Talvez fosse boa altura para Paulo Portas pensar na reforma. Ele trabalha desde os anos 70 e, suponho, a sua precoce visão de estadista (aquela onde levanta ligeiramente o olhar por cima das cabeças da multidão, observando, fascinado, o horizonte...) certamente o impediu de fazer batota nos descontos para a Segurança Social.
Sim, Portas só tem 51 anos mas vai pelo menos com 36 de carreira contributiva (dizem que começou a trabalhar aos 15) e um brilhante currículo a identificá-lo como jurista, jornalista, professor universitário, líder de uma empresa de sondagens e político.
O grande profissional que conhecemos somou qualquer coisa como uma quinzena de anos de deputado, foi eleito para o Parlamento Europeu e nomeado três vezes ministro. Recebeu, durante quatro anos, senhas de presença nas reuniões do Conselho de Estado. Ainda deu palpites no Conselho Superior de Segurança Interna e no Conselho Superior de Segurança Nacional. Não é para todos.

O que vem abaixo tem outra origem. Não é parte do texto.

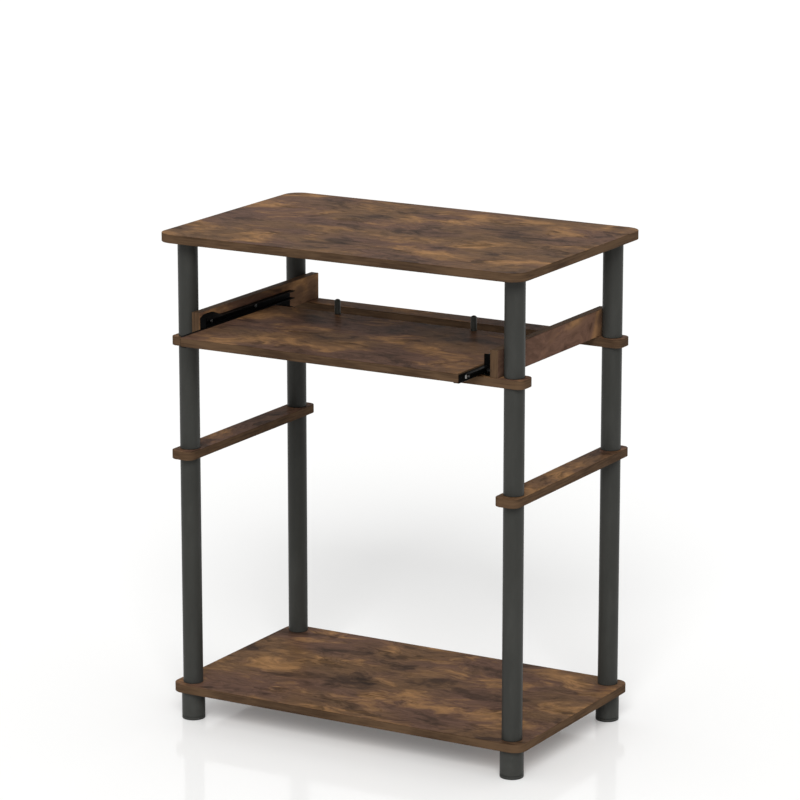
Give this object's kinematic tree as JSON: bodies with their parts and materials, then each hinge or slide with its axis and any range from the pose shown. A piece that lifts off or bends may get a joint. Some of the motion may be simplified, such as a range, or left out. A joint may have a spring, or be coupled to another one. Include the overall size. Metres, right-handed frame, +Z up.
{
  "type": "computer desk",
  "caption": "Narrow computer desk: wood-look boards threaded on round tube posts, with a low shelf and a keyboard tray that slides out on roller rails.",
  "frame": {"origin": "on the floor, in the middle of the four posts, which is also the middle of the desktop seen from above", "axes": "+X to the right of a person sitting at the desk, +Y towards the back, so the tray slides out along -Y; +Z up"},
  "size_m": [0.606, 0.434, 0.75],
  "materials": {
    "board": "satin brown wood-look laminate on particle board, mottled amber and purple-brown",
    "tube": "satin charcoal powder coat on steel tube",
    "foot": "matt charcoal plastic",
    "slide_steel": "semi-gloss black epoxy on sheet steel",
    "fastener": "bright zinc plating",
    "roller": "black nylon",
    "stop": "dark grey plastic"
  },
  "bodies": {
    "desk": {"desktop": "board", "bottom_shelf": "board", "front_stretcher": "board", "back_stretcher": "board", "left_mid_rail": "board", "right_mid_rail": "board", "left_slide_panel": "board", "right_slide_panel": "board", "lower_tube_front_left": "tube", "lower_tube_front_right": "tube", "lower_tube_rear_left": "tube", "lower_tube_rear_right": "tube", "middle_tube_front_left": "tube", "middle_tube_front_right": "tube", "middle_tube_rear_left": "tube", "middle_tube_rear_right": "tube", "upper_tube_front_left": "tube", "upper_tube_front_right": "tube", "upper_tube_rear_left": "tube", "upper_tube_rear_right": "tube", "foot_front_left": "foot", "foot_front_right": "foot", "foot_rear_left": "foot", "foot_rear_right": "foot", "mid_rail_stud_front_left": "fastener", "mid_rail_stud_front_right": "fastener", "mid_rail_stud_rear_left": "fastener", "mid_rail_stud_rear_right": "fastener", "stretcher_stud_front_left": "fastener", "stretcher_stud_front_right": "fastener", "stretcher_stud_rear_left": "fastener", "stretcher_stud_rear_right": "fastener", "desktop_stud_front_left": "fastener", "desktop_stud_front_right": "fastener", "desktop_stud_rear_left": "fastener", "desktop_stud_rear_right": "fastener", "left_cabinet_rail": "slide_steel", "right_cabinet_rail": "slide_steel", "left_cabinet_screw_front": "fastener", "left_cabinet_screw_rear": "fastener", "right_cabinet_screw_front": "fastener", "right_cabinet_screw_rear": "fastener", "left_front_roller_pin": "fastener", "right_front_roller_pin": "fastener"},
    "tray": {"keyboard_tray": "board", "left_keyboard_stop": "stop", "right_keyboard_stop": "stop", "left_tray_rail": "slide_steel", "right_tray_rail": "slide_steel", "left_tray_screw_front": "fastener", "left_tray_screw_rear": "fastener", "right_tray_screw_front": "fastener", "right_tray_screw_rear": "fastener", "left_rear_roller_pin": "fastener", "right_rear_roller_pin": "fastener"},
    "left_front_roller": {"left_front_roller": "roller"},
    "right_front_roller": {"right_front_roller": "roller"},
    "left_rear_roller": {"left_rear_roller": "roller"},
    "right_rear_roller": {"right_rear_roller": "roller"}
  },
  "joints": [
    {"name": "tray_slide", "type": "slide", "parent": "desk", "child": "tray", "axis": [0, -1, 0], "range_m": [-0.065, 0.1225]},
    {"name": "left_front_roller_turn", "type": "hinge", "parent": "desk", "child": "left_front_roller", "pos_m": [-0.23665, -0.1575, 0.601], "axis": [1, 0, 0], "continuous": true},
    {"name": "right_front_roller_turn", "type": "hinge", "parent": "desk", "child": "right_front_roller", "pos_m": [0.23665, -0.1575, 0.601], "axis": [1, 0, 0], "continuous": true},
    {"name": "left_rear_roller_turn", "type": "hinge", "parent": "tray", "child": "left_rear_roller", "pos_m": [-0.23665, 0.002, 0.602], "axis": [1, 0, 0], "continuous": true},
    {"name": "right_rear_roller_turn", "type": "hinge", "parent": "tray", "child": "right_rear_roller", "pos_m": [0.23665, 0.002, 0.602], "axis": [1, 0, 0], "continuous": true}
  ],
  "couplings": [
    {"joint": "left_front_roller_turn", "follows": "tray_slide", "rad_per_m": 181.82},
    {"joint": "right_front_roller_turn", "follows": "tray_slide", "rad_per_m": 181.82},
    {"joint": "left_rear_roller_turn", "follows": "tray_slide", "rad_per_m": 153.85},
    {"joint": "right_rear_roller_turn", "follows": "tray_slide", "rad_per_m": 153.85}
  ]
}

As biografias lembram, claro, a direção com Miguel Esteves Cardoso de O Independente, depois de ter passado por outros jornais. Um deles (informa circunspecta a Wikipédia) chamava-se Pelo Socialismo, era órgão oficial da JSD e pugnava, nesse tempo da primeira adolescência do vice-primeiro-ministro, pela "abolição da sociedade capitalista em prol do socialismo democrático, num repúdio pelo neocapitalismo e pela estatização burocratizante" como regista, complementarmente, o site dos jotinhas.
Dessa memória marxista nada lhe resta, está definitivamente arrumada num sótão dos tempos, catalogada com os erros juvenis de uma geração inteira de políticos de direita.
O problema é outro. É o da fotografia do homem vociferador contra o cisma grisalho de há cinco meses. Essa lembrança não o larga. Tal como a falhada demissão irrevogável. Ou a pífia promessa de voz grossa à troika. Já para não falar do desmentido, quinta-feira, de novas medidas de austeridade para 2014.
Agora Paulo Portas explicou-nos a sua escolha: foi entre espoliar velhinhos ou dar o golpe em viúvas. Preferiu, mal por mal, a segunda hipótese. Como dilema moral é patético...
Sim. Mesmo com a antecipação das reformas proibida por este Governo até ao final do programa de ajustamento, tenho a certeza de que haverá uma porta qualquer para Portas sair - afinal, se a presidente da Assembleia da República conseguiu uma pensão de sete mil euros por dez anos de trabalho no Tribunal Constitucional, uma carreira como a do líder do CDS-PP certamente dará direito a qualquer coisa de jeito, mesmo em tempos de crise, mesmo com os atuais cortes.
Era um bem para ele, político moribundo, e para o País, que agoniza.